Claire Messud: Those are good questions. He wrote it by hand. He had very neat handwriting and wrote on blank paper. I don’t know if he had a thing with lines underneath the page or if he just wrote in straight lines, but either way, it looks really sort of orderly. It’s in five big red loose leaf binders, and it includes photographs, letters, telegrams, restaurant receipts, tickets, their passports, all sorts of stuff.
He wrote it in the 1970s, and being super orderly, there’s the page number at the top, there’s also what year he’s writing about, and then there’s the date that he wrote each section. February 12, 1976, or whatever, is sort of written in the margins. He was covering 1928—when my grandparents got married—to 1946, just after the war. So, that’s the chunk of time that he wrote about.
He wrote in French, and I’m fluent, but I don’t use it so often, and so, people have asked me, “Oh, was that difficult to read?” No, it was completely easy, because that’s the French I know. There wasn’t really any time I had to look anything up. The rhythms of the sentences felt completely natural to me because that’s the French that I learned—being somebody who grew up learning French while not actually being in France.
So, was he a good writer? You know, he wanted to be a writer. That’s what he wanted to do when he was young. He wrote a book of short stories and a couple of novels. He didn’t try to publish them all, but he tried to publish one of the novels, and he didn’t have any success. He is a good writer, and there are lots of fantastic details about life that just bring their world alive to me.
V.V. Ganeshananthan: For someone to have not only written a document like that, but also to have maintained it, passed it down, and preserved it—I think that’s every writer’s dream.
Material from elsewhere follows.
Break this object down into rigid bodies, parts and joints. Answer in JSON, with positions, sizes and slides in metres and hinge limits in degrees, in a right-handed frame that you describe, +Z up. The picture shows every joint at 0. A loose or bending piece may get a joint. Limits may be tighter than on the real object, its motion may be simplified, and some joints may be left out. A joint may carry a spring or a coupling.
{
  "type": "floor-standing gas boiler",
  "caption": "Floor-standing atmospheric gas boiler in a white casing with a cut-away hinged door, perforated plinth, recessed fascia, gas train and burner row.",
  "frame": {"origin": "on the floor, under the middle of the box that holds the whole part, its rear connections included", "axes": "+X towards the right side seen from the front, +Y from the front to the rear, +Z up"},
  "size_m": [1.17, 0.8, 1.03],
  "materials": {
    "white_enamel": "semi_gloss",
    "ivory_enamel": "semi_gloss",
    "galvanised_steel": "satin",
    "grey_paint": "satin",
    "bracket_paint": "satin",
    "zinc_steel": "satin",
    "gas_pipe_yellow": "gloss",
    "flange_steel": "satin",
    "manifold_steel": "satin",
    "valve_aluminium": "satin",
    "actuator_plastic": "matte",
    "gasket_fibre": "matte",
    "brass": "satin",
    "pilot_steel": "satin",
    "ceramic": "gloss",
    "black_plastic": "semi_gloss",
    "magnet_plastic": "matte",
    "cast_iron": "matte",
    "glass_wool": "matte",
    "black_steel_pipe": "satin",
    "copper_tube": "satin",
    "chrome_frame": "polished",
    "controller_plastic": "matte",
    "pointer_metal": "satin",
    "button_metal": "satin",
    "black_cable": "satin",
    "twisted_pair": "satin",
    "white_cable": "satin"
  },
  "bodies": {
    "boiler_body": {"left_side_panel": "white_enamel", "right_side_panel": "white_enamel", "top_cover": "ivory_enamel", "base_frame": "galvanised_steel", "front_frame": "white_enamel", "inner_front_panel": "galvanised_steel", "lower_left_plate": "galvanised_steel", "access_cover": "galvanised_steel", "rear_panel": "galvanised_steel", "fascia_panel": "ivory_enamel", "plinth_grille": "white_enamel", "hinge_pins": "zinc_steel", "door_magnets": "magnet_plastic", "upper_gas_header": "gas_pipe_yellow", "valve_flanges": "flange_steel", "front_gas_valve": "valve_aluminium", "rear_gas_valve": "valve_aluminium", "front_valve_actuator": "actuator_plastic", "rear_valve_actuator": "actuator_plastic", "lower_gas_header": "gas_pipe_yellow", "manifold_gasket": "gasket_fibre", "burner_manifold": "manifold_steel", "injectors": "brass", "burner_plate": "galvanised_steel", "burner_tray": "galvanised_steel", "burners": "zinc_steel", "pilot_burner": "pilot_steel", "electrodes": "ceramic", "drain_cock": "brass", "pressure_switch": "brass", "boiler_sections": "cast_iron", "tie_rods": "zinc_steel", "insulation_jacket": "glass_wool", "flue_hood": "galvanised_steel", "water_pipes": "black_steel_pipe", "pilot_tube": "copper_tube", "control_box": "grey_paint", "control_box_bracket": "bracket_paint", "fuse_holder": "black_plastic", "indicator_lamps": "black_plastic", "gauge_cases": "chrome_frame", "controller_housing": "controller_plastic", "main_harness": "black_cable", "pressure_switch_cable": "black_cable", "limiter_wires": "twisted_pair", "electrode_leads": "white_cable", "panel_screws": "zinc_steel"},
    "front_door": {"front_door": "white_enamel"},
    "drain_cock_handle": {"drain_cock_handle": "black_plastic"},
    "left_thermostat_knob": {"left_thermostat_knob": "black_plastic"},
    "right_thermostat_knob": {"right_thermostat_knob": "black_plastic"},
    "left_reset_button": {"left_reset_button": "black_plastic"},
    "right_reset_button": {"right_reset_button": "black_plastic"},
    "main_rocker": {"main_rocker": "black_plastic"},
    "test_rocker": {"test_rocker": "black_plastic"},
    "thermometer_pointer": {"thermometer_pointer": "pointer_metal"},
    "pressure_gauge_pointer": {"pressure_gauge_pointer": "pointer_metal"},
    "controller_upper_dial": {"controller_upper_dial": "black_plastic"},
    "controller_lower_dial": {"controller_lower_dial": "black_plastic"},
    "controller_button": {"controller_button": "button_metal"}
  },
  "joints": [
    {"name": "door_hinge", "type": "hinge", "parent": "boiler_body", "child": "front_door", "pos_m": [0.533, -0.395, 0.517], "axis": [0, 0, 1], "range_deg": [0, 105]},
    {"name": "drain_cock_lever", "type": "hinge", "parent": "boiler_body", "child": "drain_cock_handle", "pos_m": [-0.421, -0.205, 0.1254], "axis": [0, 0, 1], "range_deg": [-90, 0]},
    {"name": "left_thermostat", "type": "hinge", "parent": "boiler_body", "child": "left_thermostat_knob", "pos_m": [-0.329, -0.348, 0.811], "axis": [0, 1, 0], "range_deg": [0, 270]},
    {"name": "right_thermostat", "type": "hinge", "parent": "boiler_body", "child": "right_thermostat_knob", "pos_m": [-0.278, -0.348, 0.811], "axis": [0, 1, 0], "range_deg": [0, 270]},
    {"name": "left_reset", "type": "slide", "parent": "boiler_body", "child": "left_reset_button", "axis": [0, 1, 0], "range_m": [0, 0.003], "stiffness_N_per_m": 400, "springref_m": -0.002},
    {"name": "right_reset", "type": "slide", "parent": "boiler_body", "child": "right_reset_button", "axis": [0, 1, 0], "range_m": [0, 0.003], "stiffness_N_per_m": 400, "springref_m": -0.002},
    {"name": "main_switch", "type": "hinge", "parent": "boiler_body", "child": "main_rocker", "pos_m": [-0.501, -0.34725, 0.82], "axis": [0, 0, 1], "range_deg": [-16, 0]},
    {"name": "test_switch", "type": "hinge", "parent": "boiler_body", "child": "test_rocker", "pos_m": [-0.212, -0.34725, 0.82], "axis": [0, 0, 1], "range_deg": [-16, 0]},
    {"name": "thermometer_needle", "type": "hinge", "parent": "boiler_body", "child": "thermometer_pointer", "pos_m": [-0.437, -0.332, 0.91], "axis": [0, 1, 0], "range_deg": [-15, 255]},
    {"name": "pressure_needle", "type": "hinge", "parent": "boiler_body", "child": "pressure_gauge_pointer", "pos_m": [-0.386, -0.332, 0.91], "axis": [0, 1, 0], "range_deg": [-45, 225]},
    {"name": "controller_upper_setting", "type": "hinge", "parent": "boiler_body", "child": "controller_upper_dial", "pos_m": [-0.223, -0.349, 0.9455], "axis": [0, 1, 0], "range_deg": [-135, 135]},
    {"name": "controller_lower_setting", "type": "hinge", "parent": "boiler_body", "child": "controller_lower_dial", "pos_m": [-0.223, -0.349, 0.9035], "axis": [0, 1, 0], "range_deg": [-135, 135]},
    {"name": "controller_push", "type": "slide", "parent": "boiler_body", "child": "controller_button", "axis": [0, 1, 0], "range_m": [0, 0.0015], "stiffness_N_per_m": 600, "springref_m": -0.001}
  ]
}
What an amazing thing that it has survived, that everyone can access it, and that it’s so organized.
WT: The thing is, family documents like that can also be nightmares. I have a few of those that I don’t want to read that are very boring. They aren’t the best. Sometimes I get terrorized by, “Oh my god, here’s another thing that someone has written that isn’t going to be actually interesting.” And then, sometimes they are.
CM: I think there’s also some that are interesting and not at the same time. There are passages, where he’s included a lot of stuff, including some documents. He was a naval attaché in Lebanon and Greece before the war, and he’s included some documents about that, which I have to say are a little bit turgid. Those are typewritten and stuck in there. I’ve kind of skimmed those.
The human stuff, he didn’t write it for publication or anything, he wrote it for us, and so, it’s sort of gossipy and full of detail. For example, my parents were really quite straight-laced, and my grandparents were super Catholic, and I assume straight-laced too. But, he described parties in Lebanon in the ’30s, and I believe there was a lot of wife swapping action—not them—but he described the parties, what they were like. It was some lively stuff.
VVG: When did you first read this? How does it influence your own writing?
CM: I had read little bits, but I had never read the whole thing until I had a leave from teaching in 2017. I spent a semester reading it from beginning to end and taking notes. My husband said, “Why are you taking such intense notes?” And I said, “Because I’m probably not going to read it all again.” I have my own little notebooks that are kind of the distillation of it. The thing is, I didn’t know quite what to do with it. Some people have said, “Why don’t you edit it and publish his work?” And, I think that would be difficult in that it’s way too long. There’s a lot of stuff that really is interesting to me but not for others, so it just became clear that wasn’t probably going to work. And then, I had an idea of writing four or five shorter novels, and my editor said, “No, Claire, you’re going to write one.”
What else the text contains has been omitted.